Menurut kajian Bajik, masih ada pertanyaan tentang lasan Kurikulum Merdeka tidak menyediakan Tujuan Pembelajaran Instruksional. Di beberapa kurikulum sejumlah negara, tujuan instruksional ini didefinisikan dengan jelas.
Misalnya di dalam kurikulum Ontario, Australia, Singapura, dan Hongkong. Bukan sebagai kebenaran mutlak yang harus diikuti guru tetapi sebagai acuan saja. Guru dapat menggunakannya untuk merancang asesmen dan kegiatan pembelajaran.
“Pada dasarnya guru professional punya hak untuk menginterpretasi kurikulum apapun, termasuk yang sudah menyediakan tujuan pembelajaran instruksional ini,” paparnya.
Melihat kondisi Kurikulum Merdeka masih belum lengkap, Kemdikbudisstek dan Dikti tidak memaksakan kurikulum operasional itu sebagai kurikulum nasional.
“Kalau hanya sekadar digunakan, Kurikulum Merdeka bisa saja digunakan. Namun, sebagai kurikulum resmi nasional, Kurikulum Merdeka perlu banyak penyempurnaan,” katanyaa.
“Saya mendesak Kurikulum Merdeka dievaluasi secara total, diperbaiki, dan bahkan apabila memungkinkan beberapa detil dalam kurikulum perlu dipetakan dan diredefinisikan kembali,” tegasnya.
Ditambahkan Puti, hal esensial lain yang juga perlu diingat bahwa pemerintah perlu serius dalam mempersiapkan sekolah dan semua guru agar siap memahami, menginterpretasi, dan mengkritisi kurikulum resmi. Dengan demikian, bisa menjadi dasar dalam merancang kurikulum operasionalnya sendiri sesuai konteks dan kebutuhan sekolah maupun kelasnya.

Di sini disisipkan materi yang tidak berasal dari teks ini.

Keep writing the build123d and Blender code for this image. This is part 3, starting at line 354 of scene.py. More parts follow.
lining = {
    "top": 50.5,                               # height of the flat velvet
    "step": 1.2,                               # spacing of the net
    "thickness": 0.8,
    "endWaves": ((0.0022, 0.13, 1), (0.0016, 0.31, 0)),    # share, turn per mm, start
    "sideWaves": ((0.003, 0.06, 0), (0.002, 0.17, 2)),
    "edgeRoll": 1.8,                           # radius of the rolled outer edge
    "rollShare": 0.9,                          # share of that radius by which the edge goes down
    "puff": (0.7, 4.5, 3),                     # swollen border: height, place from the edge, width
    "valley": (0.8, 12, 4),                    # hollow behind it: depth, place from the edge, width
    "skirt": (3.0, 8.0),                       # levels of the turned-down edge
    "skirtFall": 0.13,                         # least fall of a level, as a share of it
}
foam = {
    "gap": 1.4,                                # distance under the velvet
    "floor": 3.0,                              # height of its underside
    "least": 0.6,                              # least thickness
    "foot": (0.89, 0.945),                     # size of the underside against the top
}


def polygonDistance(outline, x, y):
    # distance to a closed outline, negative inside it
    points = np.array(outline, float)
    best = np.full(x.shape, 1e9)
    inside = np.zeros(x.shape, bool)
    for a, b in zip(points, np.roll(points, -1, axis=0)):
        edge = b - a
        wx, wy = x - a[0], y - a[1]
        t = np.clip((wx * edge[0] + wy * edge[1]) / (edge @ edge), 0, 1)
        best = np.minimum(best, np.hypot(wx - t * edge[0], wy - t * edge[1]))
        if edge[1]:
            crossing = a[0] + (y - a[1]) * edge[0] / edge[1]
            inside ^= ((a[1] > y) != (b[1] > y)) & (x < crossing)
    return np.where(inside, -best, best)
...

“Artinya guru perlu punya kesempatan mempelajari pengetahuan dan keterampilan untuk menggunakan kurikulum resmi apapun secara kritis. Bukankah hal ini yang juga dicita-citakan sejak adanya Kurikulum Tingkat Satuan Pendidikan (KTSP),” tutup Direktur Eksekutif Bajik Puti.